Take all the material and copy it exactly.

--- Start ---

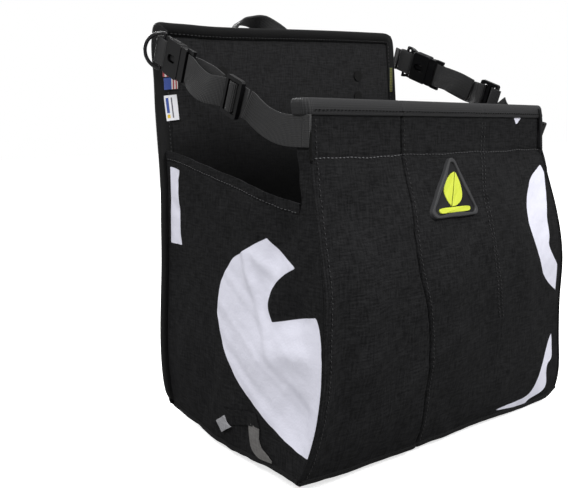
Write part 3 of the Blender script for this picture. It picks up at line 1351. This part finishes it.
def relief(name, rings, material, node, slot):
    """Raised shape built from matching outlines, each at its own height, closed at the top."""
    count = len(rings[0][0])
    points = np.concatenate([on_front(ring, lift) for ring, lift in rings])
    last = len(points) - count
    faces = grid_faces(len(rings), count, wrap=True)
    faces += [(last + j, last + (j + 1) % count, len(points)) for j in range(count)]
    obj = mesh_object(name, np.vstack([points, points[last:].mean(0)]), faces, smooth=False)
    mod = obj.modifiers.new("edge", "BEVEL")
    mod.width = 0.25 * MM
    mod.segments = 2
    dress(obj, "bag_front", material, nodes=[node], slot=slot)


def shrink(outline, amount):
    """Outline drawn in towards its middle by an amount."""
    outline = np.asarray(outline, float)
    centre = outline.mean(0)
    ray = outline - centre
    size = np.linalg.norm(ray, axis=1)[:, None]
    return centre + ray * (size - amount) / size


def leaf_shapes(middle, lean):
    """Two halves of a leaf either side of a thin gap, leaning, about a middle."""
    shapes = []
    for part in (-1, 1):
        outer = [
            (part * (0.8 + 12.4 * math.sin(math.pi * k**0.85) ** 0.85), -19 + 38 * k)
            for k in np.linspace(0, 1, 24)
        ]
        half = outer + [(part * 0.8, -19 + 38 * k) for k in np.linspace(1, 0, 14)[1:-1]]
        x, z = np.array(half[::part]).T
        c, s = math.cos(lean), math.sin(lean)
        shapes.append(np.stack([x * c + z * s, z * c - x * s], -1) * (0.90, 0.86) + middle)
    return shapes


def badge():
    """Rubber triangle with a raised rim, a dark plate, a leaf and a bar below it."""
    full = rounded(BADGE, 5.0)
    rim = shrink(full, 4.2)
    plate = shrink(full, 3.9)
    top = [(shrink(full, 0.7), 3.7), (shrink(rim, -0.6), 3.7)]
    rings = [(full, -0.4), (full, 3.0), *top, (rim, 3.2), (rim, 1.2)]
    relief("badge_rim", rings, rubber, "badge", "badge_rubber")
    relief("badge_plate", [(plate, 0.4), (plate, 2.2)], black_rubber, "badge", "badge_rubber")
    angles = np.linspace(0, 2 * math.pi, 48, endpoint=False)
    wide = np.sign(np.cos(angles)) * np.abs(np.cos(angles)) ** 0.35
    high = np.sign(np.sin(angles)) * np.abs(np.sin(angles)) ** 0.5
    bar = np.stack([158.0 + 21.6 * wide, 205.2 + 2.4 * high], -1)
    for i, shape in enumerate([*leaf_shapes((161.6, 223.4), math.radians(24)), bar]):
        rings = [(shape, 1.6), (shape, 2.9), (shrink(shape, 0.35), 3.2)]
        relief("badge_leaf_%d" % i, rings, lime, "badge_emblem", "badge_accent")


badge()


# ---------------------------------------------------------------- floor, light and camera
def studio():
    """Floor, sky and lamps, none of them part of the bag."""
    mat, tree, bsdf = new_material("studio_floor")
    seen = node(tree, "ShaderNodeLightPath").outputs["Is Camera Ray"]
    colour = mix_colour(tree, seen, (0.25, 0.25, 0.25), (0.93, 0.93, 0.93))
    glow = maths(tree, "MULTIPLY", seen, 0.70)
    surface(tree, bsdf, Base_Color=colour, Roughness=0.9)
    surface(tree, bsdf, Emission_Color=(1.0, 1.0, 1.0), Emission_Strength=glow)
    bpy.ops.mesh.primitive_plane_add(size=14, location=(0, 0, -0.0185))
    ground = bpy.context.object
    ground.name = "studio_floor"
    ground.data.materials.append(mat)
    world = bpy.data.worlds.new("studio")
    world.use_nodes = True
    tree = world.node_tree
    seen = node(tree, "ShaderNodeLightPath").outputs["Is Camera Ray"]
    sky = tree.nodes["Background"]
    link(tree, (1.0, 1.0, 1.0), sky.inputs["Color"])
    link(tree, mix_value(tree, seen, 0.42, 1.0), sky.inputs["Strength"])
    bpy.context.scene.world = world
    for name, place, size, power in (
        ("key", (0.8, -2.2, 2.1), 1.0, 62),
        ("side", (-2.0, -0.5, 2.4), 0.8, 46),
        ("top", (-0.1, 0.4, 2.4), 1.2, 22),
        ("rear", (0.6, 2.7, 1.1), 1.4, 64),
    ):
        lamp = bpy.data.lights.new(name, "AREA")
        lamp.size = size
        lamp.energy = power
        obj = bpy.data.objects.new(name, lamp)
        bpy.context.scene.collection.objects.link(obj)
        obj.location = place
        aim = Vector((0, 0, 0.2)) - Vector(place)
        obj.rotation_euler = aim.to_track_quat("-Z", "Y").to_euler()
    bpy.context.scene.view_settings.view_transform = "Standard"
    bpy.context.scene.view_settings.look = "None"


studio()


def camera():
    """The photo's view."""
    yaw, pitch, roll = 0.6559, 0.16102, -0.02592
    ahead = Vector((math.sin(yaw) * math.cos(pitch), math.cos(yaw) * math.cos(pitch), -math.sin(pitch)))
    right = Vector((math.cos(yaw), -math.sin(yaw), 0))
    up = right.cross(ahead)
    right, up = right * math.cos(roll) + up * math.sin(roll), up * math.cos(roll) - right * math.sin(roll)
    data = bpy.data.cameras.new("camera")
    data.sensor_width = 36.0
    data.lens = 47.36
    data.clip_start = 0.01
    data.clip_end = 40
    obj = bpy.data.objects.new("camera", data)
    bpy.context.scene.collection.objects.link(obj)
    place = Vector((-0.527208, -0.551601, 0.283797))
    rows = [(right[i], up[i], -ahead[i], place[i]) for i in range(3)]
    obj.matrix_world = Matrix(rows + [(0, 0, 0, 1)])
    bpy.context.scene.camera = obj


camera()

--- End ---

» **Answer below**
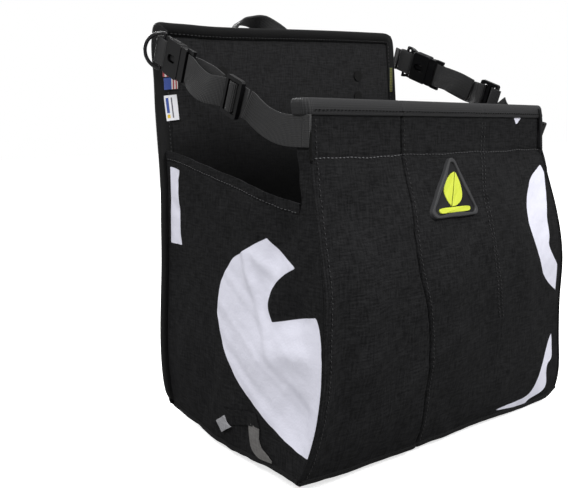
Write part 3 of the Blender script for this picture. It picks up at line 1351. This part finishes it.
def relief(name, rings, material, node, slot):
    """Raised shape built from matching outlines, each at its own height, closed at the top."""
    count = len(rings[0][0])
    points = np.concatenate([on_front(ring, lift) for ring, lift in rings])
    last = len(points) - count
    faces = grid_faces(len(rings), count, wrap=True)
    faces += [(last + j, last + (j + 1) % count, len(points)) for j in range(count)]
    obj = mesh_object(name, np.vstack([points, points[last:].mean(0)]), faces, smooth=False)
    mod = obj.modifiers.new("edge", "BEVEL")
    mod.width = 0.25 * MM
    mod.segments = 2
    dress(obj, "bag_front", material, nodes=[node], slot=slot)


def shrink(outline, amount):
    """Outline drawn in towards its middle by an amount."""
    outline = np.asarray(outline, float)
    centre = outline.mean(0)
    ray = outline - centre
    size = np.linalg.norm(ray, axis=1)[:, None]
    return centre + ray * (size - amount) / size


def leaf_shapes(middle, lean):
    """Two halves of a leaf either side of a thin gap, leaning, about a middle."""
    shapes = []
    for part in (-1, 1):
        outer = [
            (part * (0.8 + 12.4 * math.sin(math.pi * k**0.85) ** 0.85), -19 + 38 * k)
            for k in np.linspace(0, 1, 24)
        ]
        half = outer + [(part * 0.8, -19 + 38 * k) for k in np.linspace(1, 0, 14)[1:-1]]
        x, z = np.array(half[::part]).T
        c, s = math.cos(lean), math.sin(lean)
        shapes.append(np.stack([x * c + z * s, z * c - x * s], -1) * (0.90, 0.86) + middle)
    return shapes


def badge():
    """Rubber triangle with a raised rim, a dark plate, a leaf and a bar below it."""
    full = rounded(BADGE, 5.0)
    rim = shrink(full, 4.2)
    plate = shrink(full, 3.9)
    top = [(shrink(full, 0.7), 3.7), (shrink(rim, -0.6), 3.7)]
    rings = [(full, -0.4), (full, 3.0), *top, (rim, 3.2), (rim, 1.2)]
    relief("badge_rim", rings, rubber, "badge", "badge_rubber")
    relief("badge_plate", [(plate, 0.4), (plate, 2.2)], black_rubber, "badge", "badge_rubber")
    angles = np.linspace(0, 2 * math.pi, 48, endpoint=False)
    wide = np.sign(np.cos(angles)) * np.abs(np.cos(angles)) ** 0.35
    high = np.sign(np.sin(angles)) * np.abs(np.sin(angles)) ** 0.5
    bar = np.stack([158.0 + 21.6 * wide, 205.2 + 2.4 * high], -1)
    for i, shape in enumerate([*leaf_shapes((161.6, 223.4), math.radians(24)), bar]):
        rings = [(shape, 1.6), (shape, 2.9), (shrink(shape, 0.35), 3.2)]
        relief("badge_leaf_%d" % i, rings, lime, "badge_emblem", "badge_accent")


badge()


# ---------------------------------------------------------------- floor, light and camera
def studio():
    """Floor, sky and lamps, none of them part of the bag."""
    mat, tree, bsdf = new_material("studio_floor")
    seen = node(tree, "ShaderNodeLightPath").outputs["Is Camera Ray"]
    colour = mix_colour(tree, seen, (0.25, 0.25, 0.25), (0.93, 0.93, 0.93))
    glow = maths(tree, "MULTIPLY", seen, 0.70)
    surface(tree, bsdf, Base_Color=colour, Roughness=0.9)
    surface(tree, bsdf, Emission_Color=(1.0, 1.0, 1.0), Emission_Strength=glow)
    bpy.ops.mesh.primitive_plane_add(size=14, location=(0, 0, -0.0185))
    ground = bpy.context.object
    ground.name = "studio_floor"
    ground.data.materials.append(mat)
    world = bpy.data.worlds.new("studio")
    world.use_nodes = True
    tree = world.node_tree
    seen = node(tree, "ShaderNodeLightPath").outputs["Is Camera Ray"]
    sky = tree.nodes["Background"]
    link(tree, (1.0, 1.0, 1.0), sky.inputs["Color"])
    link(tree, mix_value(tree, seen, 0.42, 1.0), sky.inputs["Strength"])
    bpy.context.scene.world = world
    for name, place, size, power in (
        ("key", (0.8, -2.2, 2.1), 1.0, 62),
        ("side", (-2.0, -0.5, 2.4), 0.8, 46),
        ("top", (-0.1, 0.4, 2.4), 1.2, 22),
        ("rear", (0.6, 2.7, 1.1), 1.4, 64),
    ):
        lamp = bpy.data.lights.new(name, "AREA")
        lamp.size = size
        lamp.energy = power
        obj = bpy.data.objects.new(name, lamp)
        bpy.context.scene.collection.objects.link(obj)
        obj.location = place
        aim = Vector((0, 0, 0.2)) - Vector(place)
        obj.rotation_euler = aim.to_track_quat("-Z", "Y").to_euler()
    bpy.context.scene.view_settings.view_transform = "Standard"
    bpy.context.scene.view_settings.look = "None"


studio()


def camera():
    """The photo's view."""
    yaw, pitch, roll = 0.6559, 0.16102, -0.02592
    ahead = Vector((math.sin(yaw) * math.cos(pitch), math.cos(yaw) * math.cos(pitch), -math.sin(pitch)))
    right = Vector((math.cos(yaw), -math.sin(yaw), 0))
    up = right.cross(ahead)
    right, up = right * math.cos(roll) + up * math.sin(roll), up * math.cos(roll) - right * math.sin(roll)
    data = bpy.data.cameras.new("camera")
    data.sensor_width = 36.0
    data.lens = 47.36
    data.clip_start = 0.01
    data.clip_end = 40
    obj = bpy.data.objects.new("camera", data)
    bpy.context.scene.collection.objects.link(obj)
    place = Vector((-0.527208, -0.551601, 0.283797))
    rows = [(right[i], up[i], -ahead[i], place[i]) for i in range(3)]
    obj.matrix_world = Matrix(rows + [(0, 0, 0, 1)])
    bpy.context.scene.camera = obj


camera()